DIRECTIONS FOR THIS TASK
Give the data a second time, exactly and in full.
**** DATA LINES ****
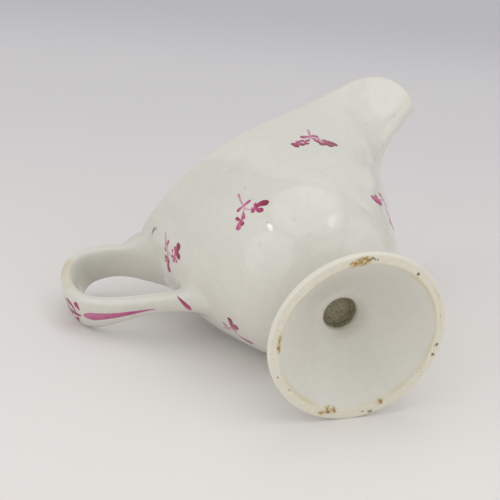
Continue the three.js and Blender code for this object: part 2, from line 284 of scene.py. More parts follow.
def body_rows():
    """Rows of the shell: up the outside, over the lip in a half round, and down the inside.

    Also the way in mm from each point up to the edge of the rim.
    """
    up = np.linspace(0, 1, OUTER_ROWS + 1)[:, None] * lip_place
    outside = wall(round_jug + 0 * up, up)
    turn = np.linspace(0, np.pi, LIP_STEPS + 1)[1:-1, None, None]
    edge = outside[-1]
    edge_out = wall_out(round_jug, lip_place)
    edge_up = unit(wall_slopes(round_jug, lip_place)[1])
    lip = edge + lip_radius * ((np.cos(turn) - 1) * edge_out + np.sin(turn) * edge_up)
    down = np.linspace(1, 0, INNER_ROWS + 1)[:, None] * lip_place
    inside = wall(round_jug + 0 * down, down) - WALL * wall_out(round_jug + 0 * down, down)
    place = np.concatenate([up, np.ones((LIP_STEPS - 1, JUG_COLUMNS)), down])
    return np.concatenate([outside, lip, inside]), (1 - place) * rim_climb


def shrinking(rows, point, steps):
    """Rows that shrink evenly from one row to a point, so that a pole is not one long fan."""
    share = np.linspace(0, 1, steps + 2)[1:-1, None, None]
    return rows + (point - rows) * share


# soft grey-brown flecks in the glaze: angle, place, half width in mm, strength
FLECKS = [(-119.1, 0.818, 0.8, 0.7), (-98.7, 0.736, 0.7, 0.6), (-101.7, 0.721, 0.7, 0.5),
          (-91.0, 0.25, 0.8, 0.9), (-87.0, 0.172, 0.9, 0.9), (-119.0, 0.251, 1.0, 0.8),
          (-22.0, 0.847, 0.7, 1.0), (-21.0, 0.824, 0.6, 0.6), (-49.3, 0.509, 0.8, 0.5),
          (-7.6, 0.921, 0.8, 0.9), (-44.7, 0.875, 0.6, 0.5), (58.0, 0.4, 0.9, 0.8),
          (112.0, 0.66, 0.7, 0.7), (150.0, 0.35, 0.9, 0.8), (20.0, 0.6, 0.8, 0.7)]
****
REPLY TO THE EXERCISE
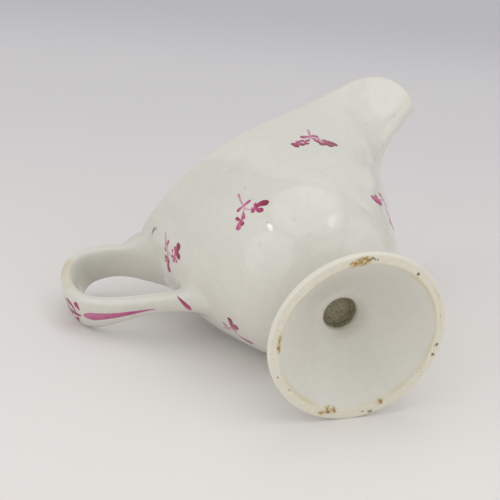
Continue the three.js and Blender code for this object: part 2, from line 284 of scene.py. More parts follow.
def body_rows():
    """Rows of the shell: up the outside, over the lip in a half round, and down the inside.

    Also the way in mm from each point up to the edge of the rim.
    """
    up = np.linspace(0, 1, OUTER_ROWS + 1)[:, None] * lip_place
    outside = wall(round_jug + 0 * up, up)
    turn = np.linspace(0, np.pi, LIP_STEPS + 1)[1:-1, None, None]
    edge = outside[-1]
    edge_out = wall_out(round_jug, lip_place)
    edge_up = unit(wall_slopes(round_jug, lip_place)[1])
    lip = edge + lip_radius * ((np.cos(turn) - 1) * edge_out + np.sin(turn) * edge_up)
    down = np.linspace(1, 0, INNER_ROWS + 1)[:, None] * lip_place
    inside = wall(round_jug + 0 * down, down) - WALL * wall_out(round_jug + 0 * down, down)
    place = np.concatenate([up, np.ones((LIP_STEPS - 1, JUG_COLUMNS)), down])
    return np.concatenate([outside, lip, inside]), (1 - place) * rim_climb


def shrinking(rows, point, steps):
    """Rows that shrink evenly from one row to a point, so that a pole is not one long fan."""
    share = np.linspace(0, 1, steps + 2)[1:-1, None, None]
    return rows + (point - rows) * share


# soft grey-brown flecks in the glaze: angle, place, half width in mm, strength
FLECKS = [(-119.1, 0.818, 0.8, 0.7), (-98.7, 0.736, 0.7, 0.6), (-101.7, 0.721, 0.7, 0.5),
          (-91.0, 0.25, 0.8, 0.9), (-87.0, 0.172, 0.9, 0.9), (-119.0, 0.251, 1.0, 0.8),
          (-22.0, 0.847, 0.7, 1.0), (-21.0, 0.824, 0.6, 0.6), (-49.3, 0.509, 0.8, 0.5),
          (-7.6, 0.921, 0.8, 0.9), (-44.7, 0.875, 0.6, 0.5), (58.0, 0.4, 0.9, 0.8),
          (112.0, 0.66, 0.7, 0.7), (150.0, 0.35, 0.9, 0.8), (20.0, 0.6, 0.8, 0.7)]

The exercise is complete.